Zwar könne die Türkei erst einmal auf Mehreinnahmen aus der Tourismus-Sommersaison und vielleicht auch auf weitere finanzielle Unterstützung aus arabischen Staaten und Russland hoffen. Doch noch vor Jahresende müsse es wegen leerer Staatskassen eine Kehrtwende geben, sagte Peker mit Blick auf nötige Zinserhöhungen, die Erdogan bisher ausschließt. Experten wie Peker rechnen mit neuen Wertverlusten der Lira an diesem Montag.

Wie geht es weiter in der Türkei?

Das gesellschaftliche Klima im Land dürfte sich nach der Wahl weiter verschärfen.
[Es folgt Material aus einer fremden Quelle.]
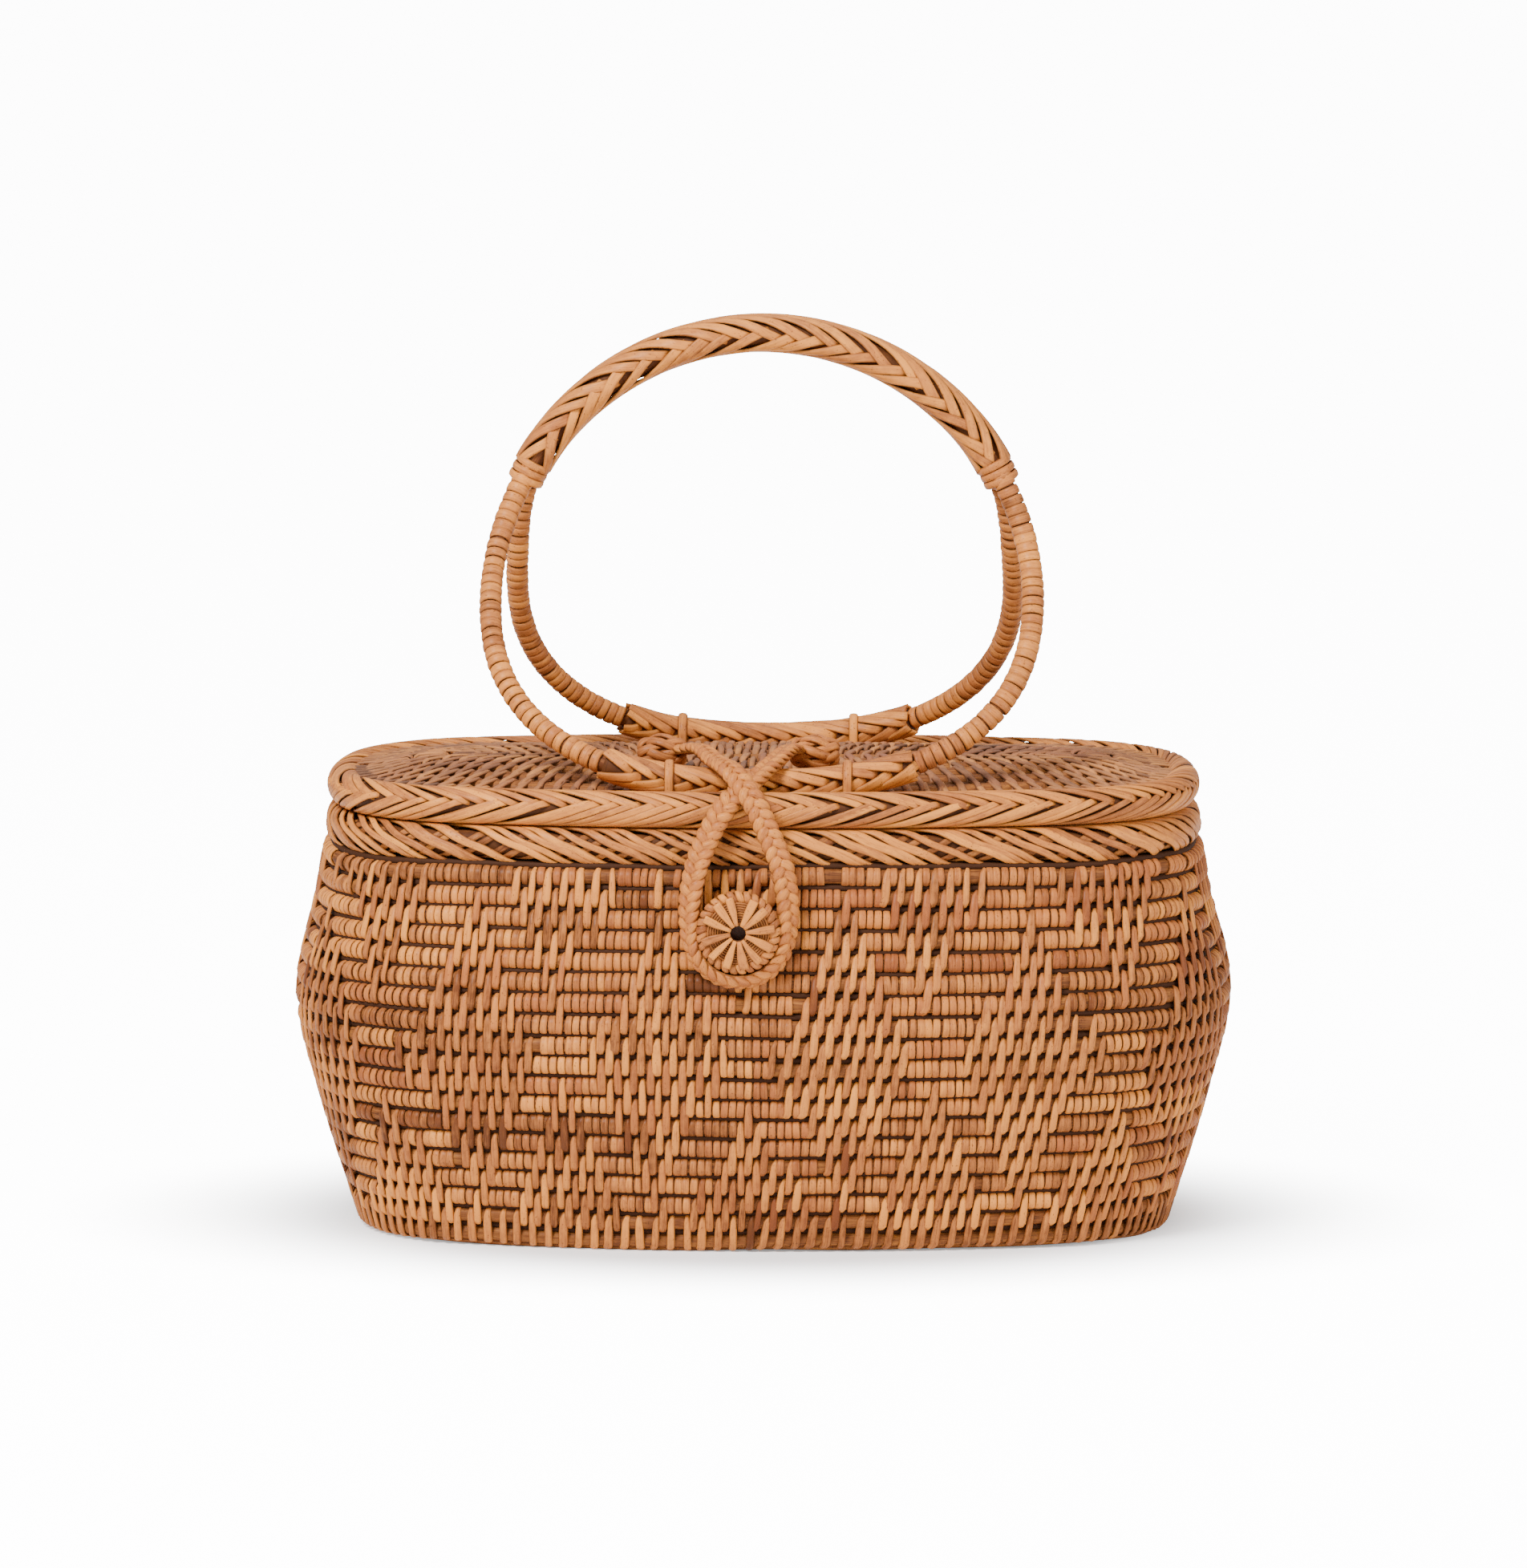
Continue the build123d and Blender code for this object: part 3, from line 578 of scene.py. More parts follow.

Mit Blick auf die Kommunalwahl im kommenden Jahr könnte Erdoğan versuchen, die Justiz zu einer raschen Bestätigung des Politikverbots gegen den Istanbuler Bürgermeister Ekrem Imamoglu zu drängen; Imamoglu hatte das Bürgermeisteramt 2019 von Erdogans AKP erobert und ist einer der Hoffnungsträger der Opposition.

Vom Verfassungsgericht erwartet die Regierung das Verbot der Kurdenpartei HDP, die bei der Parlamentswahl vor zwei Wochen unter dem Dach einer Ersatz-Partei antrat und fast fünf Millionen Stimmen und 61 Sitze gewann.

Nach dem Rechtsruck bei der Parlamentswahl könnten Islamisten und Nationalisten in der Volksvertretung neue Verbote und Einschränkungen für Homosexuelle und Frauen beschließen. Der Politikwissenschaftler Berk Esen verwies im Fernsehsender Sözcü darauf, dass Erdoğan im Parlament für Gesetzesvorhaben die Zustimmung radikaler Splitterparteien brauchen werde. Das gebe diesen Parteien Macht über den Kurs der Regierung: „Deshalb könnte das Parlament künftig in den Lebensstil der Bürger eingreifen.

„Den ersten Auftritt des Präsidenten auf der politischen Bühne Europas wird es schon in den kommenden Tagen geben. Erdoğan wird am Donnerstag beim zweiten Gipfeltreffen der EU mit europäischen Nachbarstaaten in Moldawien erwartet.